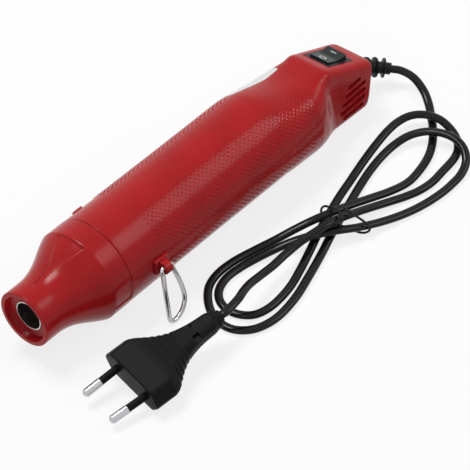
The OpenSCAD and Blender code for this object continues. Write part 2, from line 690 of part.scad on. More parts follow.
// Stations of the plug: [x, half width, half width of its flat faces, half thickness, half height of its edge]
plug_half = plug_w / 2;
plug_stations = [[0, plug_half - 0.5, plug_half - 4.5, plug_t / 2 - 0.5, 0.7],
    [0.6, plug_half, plug_half - 4, plug_t / 2, 1], [10.5, plug_half, plug_half - 4, plug_t / 2, 1],
    [12.5, plug_half - 0.5, plug_half - 5, plug_t / 2 - 0.1, 1], [15, plug_half - 1.9, plug_half - 6.4, plug_t / 2 - 0.4, 1.1],
    [plug_len - 29, plug_half - 4, plug_half - 8.2, plug_t / 2 - 0.8, 1.4],
    [plug_len - 26.5, plug_half - 6, plug_half - 9.7, plug_t / 2 - 1.2, 1.7],
    [plug_len - 23.5, plug_half - 8, plug_half - 11.1, plug_t / 2 - 1.55, 2], [plug_len - 20.5, 8, 5, plug_t / 2 - 1.85, 2.3],
    [plug_len - 17.1, 6.7, 4.3, plug_t / 2 - 2.1, 2.5], [plug_len - 13.7, 5.8, 3.9, plug_t / 2 - 2.3, 2.7],
    [plug_len - 10.3, 5.2, 3.6, plug_t / 2 - 2.45, 2.8], [plug_len - 6.9, 4.9, 3.4, plug_t / 2 - 2.5, 2.8],
    [plug_len, 4.7, 3.2, plug_t / 2 - 2.6, 2.8]];
function plug_ring(s) = [for (p = [[s[1], s[4]], [s[2], s[3]], [-s[2], s[3]], [-s[1], s[4]], [-s[1], -s[4]],
    [-s[2], -s[3]], [s[2], -s[3]], [s[1], -s[4]]]) [s[0], p[0], p[1]]];

// The plug lies rolled on one side of its face, with its neck held up by the cord
function plug_turned(p) = let (
        y = p[1] * cos(plug_roll) + p[2] * sin(plug_roll),
        up = p[2] * cos(plug_roll) - p[1] * sin(plug_roll),
        x = p[0] * cos(plug_pitch) - up * sin(plug_pitch))
    [x * cos(plug_yaw) - y * sin(plug_yaw), x * sin(plug_yaw) + y * cos(plug_yaw),
        p[0] * sin(plug_pitch) + up * cos(plug_pitch)];
plug_yaw = -7.7;
plug_z = floor_z + 0.05 - min([for (s = plug_stations) for (p = plug_ring(s)) plug_turned(p)[2]]);
plug_at = [13.8, -49.8, plug_z];
function plug_point(x) = plug_at + plug_turned([x, 0, 0]);
neck_end = plug_len + 4;
echo(plug_z = plug_z);

// Centre line of the whole cord, from the strain relief's end to the plug's neck
relief_reach = [relief_straight + relief_bend_r * sin(relief_turn), -relief_bend_r * (1 - cos(relief_turn))];
function as_rolled(p) = [p[0], p[1] * cos(roll) + p[2] * sin(roll), p[2] * cos(roll) - p[1] * sin(roll)];
function relief_point(beyond) = let (
        along = relief_reach[0] + beyond * cos(relief_turn),
        out = relief_reach[1] - beyond * sin(relief_turn))
    as_rolled(deck_point(deck_len + along, out, relief_depth));
cord_route = concat([relief_point(0), relief_point(5)], lead_points, hank_points, tail_points,
    [plug_point(neck_end + cord_w), plug_point(neck_end)]);
cord_path = spline(cord_route, 2);
hank_start = 2 * (len(lead_points) + 2);
tail_start = hank_start + 2 * len(hank_points);

// Least gap between two passes of the cord, measured on points of its centre line over 5 widths apart
function flat_gap(a, b) = norm([a[0] - b[0], a[1] - b[1], (a[2] - b[2]) * cord_w / cord_t]) * cord_t / cord_w
    - cord_t;
fine_path = spline(cord_route, 4);
cord_gap = min([for (i = [0:len(fine_path) - 1]) for (j = [i + 14:1:len(fine_path) - 1])
    flat_gap(fine_path[i], fine_path[j])]);
echo(cord_gap = cord_gap);

module cord(start, end, sides) color([0.07, 0.07, 0.07])
    swept(cord_path, cord_w / 2, cord_t / 2, sides, [0, 0, 1], start, end);

module cord_lead() cord(0, hank_start, 8);
module cord_hank() cord(hank_start, tail_start, 6);
module cord_tail() cord(tail_start, len(cord_path) - 1, 8);

/* Wire tie round the five passes, with twisted tails */
tie_points = [[142.2, -57.4, -8.4], [144.8, -53.8, -8.9], [146.9, -50, -10.6], [147.3, -46.6, -12.6],
    [146.9, -43.4, -13.6], [146.7, -41.6, -16.4], [146.8, -41.7, -19.6], [147.3, -44, -21.9], [148.2, -48, -22.1],
    [149.5, -54, -22], [151.2, -61.4, -21.4], [152.3, -65, -18], [151.8, -63.4, -14.4], [150.4, -57.4, -12],
    [149.5, -54, -10.6], [148.2, -53.2, -8.2], [146.4, -57.2, -7.2]];
module cord_tie() color([0.05, 0.05, 0.05])
    swept(spline(tie_points, 2), tie_d / 2, tie_d / 2, 6, [1, 0.2, 0]);

/* Plug */
module on_plug() {
    translate(plug_at)
        rotate([0, -plug_pitch, plug_yaw])
            rotate([-plug_roll, 0, 0])
                children();
}

module plug_body() color([0.09, 0.09, 0.10]) on_plug() {
    difference() {
        lofted([for (s = plug_stations) plug_ring(s)], [[0, 0, 0], [plug_len, 0, 0]]);
        for (i = [0:4], side = [-1, 1])
            translate([15.8 + i * 2.6, -plug_half, side * (plug_t / 2 - 0.4 * (i + 1)) - 0.5])
                cube([1.2, plug_w, 1]);
        for (side = [-1, 1])
            translate([plug_len - 9.8, side < 0 ? -5.4 : 2.4, plug_t / 2 - 4.2])
                cube([3, 3, 2]);
        for (side = [-1, 1])
            translate([0, side * pin_gap / 2, 0])
                rod_x(-1, 0.5, pin_d / 2 + 0.1);
    }
    rod_x(plug_len - 0.5, plug_len + 2, 5.1);
    rod_x(plug_len + 2, neck_end - 0.1, 3.4);
}

core_r = 1.5;
pin_toe = atan((pin_gap - pin_tip_gap) / 2 / pin_len);
module pin_line(side) {
    translate([0.4, side * pin_gap / 2, 0])
        rotate([0, 0, side * pin_toe])
            children();
}

module plug_sleeves() color([0.09, 0.09, 0.10]) on_plug()
    for (side = [-1, 1])
        pin_line(side)
            tube_x(-sleeve_len - 0.4, 0, pin_d / 2 - 0.2, core_r + 0.01);

module plug_pins() color([0.80, 0.80, 0.82]) on_plug()
    for (side = [-1, 1])
        pin_line(side) {
            rod_x(-pin_len - 0.4 + 1, -sleeve_len - 0.4, pin_d / 2);
            rod_x(-sleeve_len - 0.5, 0, core_r);
            translate([-pin_len - 0.4 + 1, 0, 0])
                rotate([0, -90, 0])
                    cylinder(h = 1, r1 = pin_d / 2, r2 = pin_d / 2 - 1);
        }

nozzle_cap();
body();
outlet_tube();
mica_sleeve();
heater_former();
heater_coil();
thermal_cutout();
heater_holder();
fan();
motor_shaft();
motor_mount();
motor_can();
motor_end_cap();
rectifier_board();
rectifier_diodes();
switch_case();
switch_terminals();
rocker();
inner_leads();
cord_clamp();
clamp_screws();
cord_entry();
strain_relief();
stand_wire();
cord_lead();
cord_hank();
cord_tail();
cord_tie();
plug_body();
plug_sleeves();
plug_pins();
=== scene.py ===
import bpy
import bmesh
import math
import numpy as np
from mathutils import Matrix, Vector


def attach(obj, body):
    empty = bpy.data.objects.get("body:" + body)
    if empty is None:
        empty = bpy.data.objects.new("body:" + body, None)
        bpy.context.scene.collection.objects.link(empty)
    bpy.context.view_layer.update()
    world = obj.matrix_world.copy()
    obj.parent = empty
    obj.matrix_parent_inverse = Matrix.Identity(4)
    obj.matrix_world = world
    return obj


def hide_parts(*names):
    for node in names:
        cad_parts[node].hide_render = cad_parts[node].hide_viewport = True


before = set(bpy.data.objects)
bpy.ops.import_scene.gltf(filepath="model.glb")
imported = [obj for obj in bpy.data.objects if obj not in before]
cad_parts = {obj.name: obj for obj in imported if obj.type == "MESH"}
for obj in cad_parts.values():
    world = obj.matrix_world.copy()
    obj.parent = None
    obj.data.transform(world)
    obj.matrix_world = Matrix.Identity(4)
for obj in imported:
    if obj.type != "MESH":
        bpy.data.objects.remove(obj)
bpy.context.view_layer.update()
MM = 0.001

# ---- Camera, floor and light ------------------------------------------------------------------
# A long lens looks down on the tool from its nozzle end, as in a catalogue picture. The floor is
# a matt white sheet. The key light is a soft box high up behind the tool, with a faint one off
# the nozzle and a weak one off the tail, and the surroundings show as white.
AIM = np.array([113.37, -19.93, -22.5]) * MM
AZIMUTH, ELEVATION, DISTANCE = math.radians(-48.0), math.radians(46.9), 2.0
FOCAL_PX, IMAGE_PX = 4510.0, 470.0
SENSOR_MM = 36.0
FLOOR_Z, FLOOR_HALF = -22.7 * MM, 4.0
# How bright the surroundings are as a light, and how much of the floor's own white is shown
SKY_LIGHT, FLOOR_GLOW = 0.22, 0.8
WHITE = (1.0, 1.0, 1.0, 1.0)


def node_tree(owner):
    """An empty shader tree on a material or world, with its output node."""
    owner.use_nodes = True
    tree = owner.node_tree
    tree.nodes.clear()
    kind = "World" if isinstance(owner, bpy.types.World) else "Material"
    return tree, tree.nodes.new("ShaderNodeOutput" + kind)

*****

Write out every line of the data that holds the word "empty".

RESPONSE -
    empty = bpy.data.objects.get("body:" + body)
    if empty is None:
        empty = bpy.data.objects.new("body:" + body, None)
        bpy.context.scene.collection.objects.link(empty)
    obj.parent = empty
    """An empty shader tree on a material or world, with its output node."""